───── DATA RECORDS ─────

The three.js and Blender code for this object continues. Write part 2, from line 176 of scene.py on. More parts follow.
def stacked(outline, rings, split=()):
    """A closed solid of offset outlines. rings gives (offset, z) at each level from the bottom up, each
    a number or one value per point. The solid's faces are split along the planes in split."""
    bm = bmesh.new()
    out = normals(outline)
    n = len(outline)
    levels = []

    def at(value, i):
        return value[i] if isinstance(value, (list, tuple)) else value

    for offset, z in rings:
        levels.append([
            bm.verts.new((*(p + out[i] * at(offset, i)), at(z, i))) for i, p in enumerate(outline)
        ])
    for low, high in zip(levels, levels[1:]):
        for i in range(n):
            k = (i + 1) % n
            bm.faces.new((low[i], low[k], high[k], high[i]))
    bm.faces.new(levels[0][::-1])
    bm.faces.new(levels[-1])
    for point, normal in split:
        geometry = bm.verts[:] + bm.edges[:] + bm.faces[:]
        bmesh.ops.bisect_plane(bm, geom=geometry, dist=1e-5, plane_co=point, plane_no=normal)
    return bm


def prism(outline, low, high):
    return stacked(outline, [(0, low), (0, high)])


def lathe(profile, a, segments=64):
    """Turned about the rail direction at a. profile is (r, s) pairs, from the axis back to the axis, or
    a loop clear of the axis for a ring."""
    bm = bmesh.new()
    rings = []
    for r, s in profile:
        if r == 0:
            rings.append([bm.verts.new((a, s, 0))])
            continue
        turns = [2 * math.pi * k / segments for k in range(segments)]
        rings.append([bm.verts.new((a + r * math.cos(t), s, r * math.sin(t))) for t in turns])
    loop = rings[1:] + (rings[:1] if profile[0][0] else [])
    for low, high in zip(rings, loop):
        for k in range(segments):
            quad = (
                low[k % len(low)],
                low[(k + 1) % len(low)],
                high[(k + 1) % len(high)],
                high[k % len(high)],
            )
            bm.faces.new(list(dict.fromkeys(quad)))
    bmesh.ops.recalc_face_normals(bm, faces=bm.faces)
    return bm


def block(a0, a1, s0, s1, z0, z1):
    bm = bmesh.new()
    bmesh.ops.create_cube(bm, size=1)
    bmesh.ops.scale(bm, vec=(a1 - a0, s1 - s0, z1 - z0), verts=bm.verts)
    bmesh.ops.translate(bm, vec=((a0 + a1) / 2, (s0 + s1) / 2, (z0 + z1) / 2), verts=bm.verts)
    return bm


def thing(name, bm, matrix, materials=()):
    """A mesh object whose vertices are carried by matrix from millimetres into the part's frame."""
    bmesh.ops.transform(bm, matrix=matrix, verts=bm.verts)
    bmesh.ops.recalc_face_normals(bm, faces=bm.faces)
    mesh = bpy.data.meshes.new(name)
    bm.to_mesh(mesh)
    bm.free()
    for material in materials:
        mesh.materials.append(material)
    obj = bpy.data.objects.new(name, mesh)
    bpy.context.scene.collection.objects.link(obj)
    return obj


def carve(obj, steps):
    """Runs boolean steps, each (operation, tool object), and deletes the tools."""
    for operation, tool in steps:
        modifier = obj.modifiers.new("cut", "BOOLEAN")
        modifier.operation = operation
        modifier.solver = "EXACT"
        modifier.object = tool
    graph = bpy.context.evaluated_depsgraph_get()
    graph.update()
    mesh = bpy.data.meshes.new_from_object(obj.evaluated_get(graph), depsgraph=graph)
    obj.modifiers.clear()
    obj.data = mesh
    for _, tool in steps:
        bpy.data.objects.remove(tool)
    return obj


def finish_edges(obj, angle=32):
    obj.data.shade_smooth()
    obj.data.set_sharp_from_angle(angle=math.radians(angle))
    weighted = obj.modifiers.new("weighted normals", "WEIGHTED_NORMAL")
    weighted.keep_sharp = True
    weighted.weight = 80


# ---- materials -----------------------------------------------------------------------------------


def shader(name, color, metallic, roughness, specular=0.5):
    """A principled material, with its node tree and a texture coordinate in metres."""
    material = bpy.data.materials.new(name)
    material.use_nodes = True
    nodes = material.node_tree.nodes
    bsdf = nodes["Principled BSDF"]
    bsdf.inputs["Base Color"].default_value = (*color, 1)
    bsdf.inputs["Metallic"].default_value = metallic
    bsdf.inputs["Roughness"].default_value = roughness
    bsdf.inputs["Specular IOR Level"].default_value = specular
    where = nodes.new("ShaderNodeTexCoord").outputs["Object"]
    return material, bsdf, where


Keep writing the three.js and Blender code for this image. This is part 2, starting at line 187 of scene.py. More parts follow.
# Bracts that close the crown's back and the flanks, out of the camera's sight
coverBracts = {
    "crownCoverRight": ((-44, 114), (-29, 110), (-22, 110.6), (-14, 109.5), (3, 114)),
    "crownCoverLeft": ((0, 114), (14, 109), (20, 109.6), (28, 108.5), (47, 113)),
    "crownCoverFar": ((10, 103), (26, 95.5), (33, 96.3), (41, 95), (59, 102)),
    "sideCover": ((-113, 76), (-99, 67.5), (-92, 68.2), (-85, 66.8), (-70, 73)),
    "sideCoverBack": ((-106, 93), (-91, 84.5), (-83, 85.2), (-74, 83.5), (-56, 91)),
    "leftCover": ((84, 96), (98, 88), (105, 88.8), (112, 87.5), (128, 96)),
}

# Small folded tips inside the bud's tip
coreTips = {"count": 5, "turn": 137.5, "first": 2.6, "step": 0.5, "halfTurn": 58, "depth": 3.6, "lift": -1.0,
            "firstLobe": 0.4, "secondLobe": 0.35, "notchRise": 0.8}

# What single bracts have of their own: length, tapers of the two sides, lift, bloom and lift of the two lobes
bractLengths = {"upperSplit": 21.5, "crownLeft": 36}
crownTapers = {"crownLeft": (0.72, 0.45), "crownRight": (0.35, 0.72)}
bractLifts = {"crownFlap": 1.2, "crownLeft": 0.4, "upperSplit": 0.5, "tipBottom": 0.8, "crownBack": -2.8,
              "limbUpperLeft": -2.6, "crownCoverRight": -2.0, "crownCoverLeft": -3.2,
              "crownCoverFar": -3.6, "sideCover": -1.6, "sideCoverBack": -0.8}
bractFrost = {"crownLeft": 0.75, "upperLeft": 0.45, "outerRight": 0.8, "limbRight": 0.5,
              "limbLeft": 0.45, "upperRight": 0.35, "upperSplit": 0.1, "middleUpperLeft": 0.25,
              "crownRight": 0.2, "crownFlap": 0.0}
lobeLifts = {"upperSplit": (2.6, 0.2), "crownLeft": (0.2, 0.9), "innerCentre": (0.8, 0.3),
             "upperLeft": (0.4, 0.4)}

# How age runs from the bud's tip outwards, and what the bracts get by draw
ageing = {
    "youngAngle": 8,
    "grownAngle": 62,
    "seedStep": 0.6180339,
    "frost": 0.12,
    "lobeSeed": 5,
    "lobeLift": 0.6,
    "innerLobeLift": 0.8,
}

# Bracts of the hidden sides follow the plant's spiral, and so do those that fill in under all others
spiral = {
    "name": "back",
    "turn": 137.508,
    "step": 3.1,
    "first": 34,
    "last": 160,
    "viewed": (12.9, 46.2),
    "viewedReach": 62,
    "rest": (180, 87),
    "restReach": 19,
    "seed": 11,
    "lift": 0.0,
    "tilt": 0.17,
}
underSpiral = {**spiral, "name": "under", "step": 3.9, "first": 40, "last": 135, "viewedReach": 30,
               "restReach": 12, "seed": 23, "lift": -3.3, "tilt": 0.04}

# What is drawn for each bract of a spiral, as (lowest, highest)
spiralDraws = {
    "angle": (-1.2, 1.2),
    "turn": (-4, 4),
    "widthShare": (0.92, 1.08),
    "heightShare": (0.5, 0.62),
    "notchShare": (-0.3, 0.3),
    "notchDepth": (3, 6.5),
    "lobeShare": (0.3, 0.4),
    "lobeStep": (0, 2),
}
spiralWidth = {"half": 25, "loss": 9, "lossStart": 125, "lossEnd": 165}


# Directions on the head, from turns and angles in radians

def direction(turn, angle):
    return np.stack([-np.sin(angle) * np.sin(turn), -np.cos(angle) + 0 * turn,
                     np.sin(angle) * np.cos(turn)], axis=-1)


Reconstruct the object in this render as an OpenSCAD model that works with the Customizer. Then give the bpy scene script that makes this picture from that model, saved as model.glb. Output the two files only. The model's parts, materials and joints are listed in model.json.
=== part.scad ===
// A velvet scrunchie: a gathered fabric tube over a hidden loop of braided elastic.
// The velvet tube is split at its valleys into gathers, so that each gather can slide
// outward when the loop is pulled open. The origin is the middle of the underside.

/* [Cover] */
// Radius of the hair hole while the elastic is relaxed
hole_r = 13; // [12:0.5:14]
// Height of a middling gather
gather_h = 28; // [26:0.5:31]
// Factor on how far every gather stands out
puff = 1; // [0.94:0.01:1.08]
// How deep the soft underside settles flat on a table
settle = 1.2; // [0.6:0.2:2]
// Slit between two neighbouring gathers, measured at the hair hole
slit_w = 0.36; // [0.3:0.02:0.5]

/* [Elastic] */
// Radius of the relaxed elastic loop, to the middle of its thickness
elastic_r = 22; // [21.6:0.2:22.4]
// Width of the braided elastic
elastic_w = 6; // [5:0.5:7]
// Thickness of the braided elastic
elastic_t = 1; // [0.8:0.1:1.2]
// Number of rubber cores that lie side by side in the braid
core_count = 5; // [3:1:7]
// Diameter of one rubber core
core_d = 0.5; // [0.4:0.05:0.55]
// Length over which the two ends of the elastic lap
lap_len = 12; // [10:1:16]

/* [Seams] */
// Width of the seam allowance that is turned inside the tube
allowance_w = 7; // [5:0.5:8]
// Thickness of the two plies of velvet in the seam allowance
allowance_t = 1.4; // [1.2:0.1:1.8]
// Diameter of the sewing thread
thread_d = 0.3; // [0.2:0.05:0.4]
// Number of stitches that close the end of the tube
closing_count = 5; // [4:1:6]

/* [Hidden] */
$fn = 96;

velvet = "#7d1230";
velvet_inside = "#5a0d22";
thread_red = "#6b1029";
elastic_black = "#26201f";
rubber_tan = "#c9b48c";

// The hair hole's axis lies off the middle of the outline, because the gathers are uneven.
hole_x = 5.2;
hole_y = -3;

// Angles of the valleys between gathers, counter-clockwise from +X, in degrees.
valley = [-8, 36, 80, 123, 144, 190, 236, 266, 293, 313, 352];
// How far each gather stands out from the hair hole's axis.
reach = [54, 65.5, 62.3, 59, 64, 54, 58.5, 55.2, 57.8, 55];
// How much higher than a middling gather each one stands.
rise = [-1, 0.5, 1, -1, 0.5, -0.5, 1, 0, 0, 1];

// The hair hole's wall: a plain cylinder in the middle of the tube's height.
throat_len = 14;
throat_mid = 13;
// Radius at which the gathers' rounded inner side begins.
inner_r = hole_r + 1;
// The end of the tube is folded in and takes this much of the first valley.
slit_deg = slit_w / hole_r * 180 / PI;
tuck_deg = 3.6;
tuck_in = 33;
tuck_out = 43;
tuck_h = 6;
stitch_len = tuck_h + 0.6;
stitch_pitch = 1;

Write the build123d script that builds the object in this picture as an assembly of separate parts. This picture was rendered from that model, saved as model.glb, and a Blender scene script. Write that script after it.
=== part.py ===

─────

From the data, collect all lines where the string "three" appears.

The three.js and Blender code for this object continues. Write part 2, from line 176 of scene.py on. More parts follow.
Keep writing the three.js and Blender code for this image. This is part 2, starting at line 187 of scene.py. More parts follow.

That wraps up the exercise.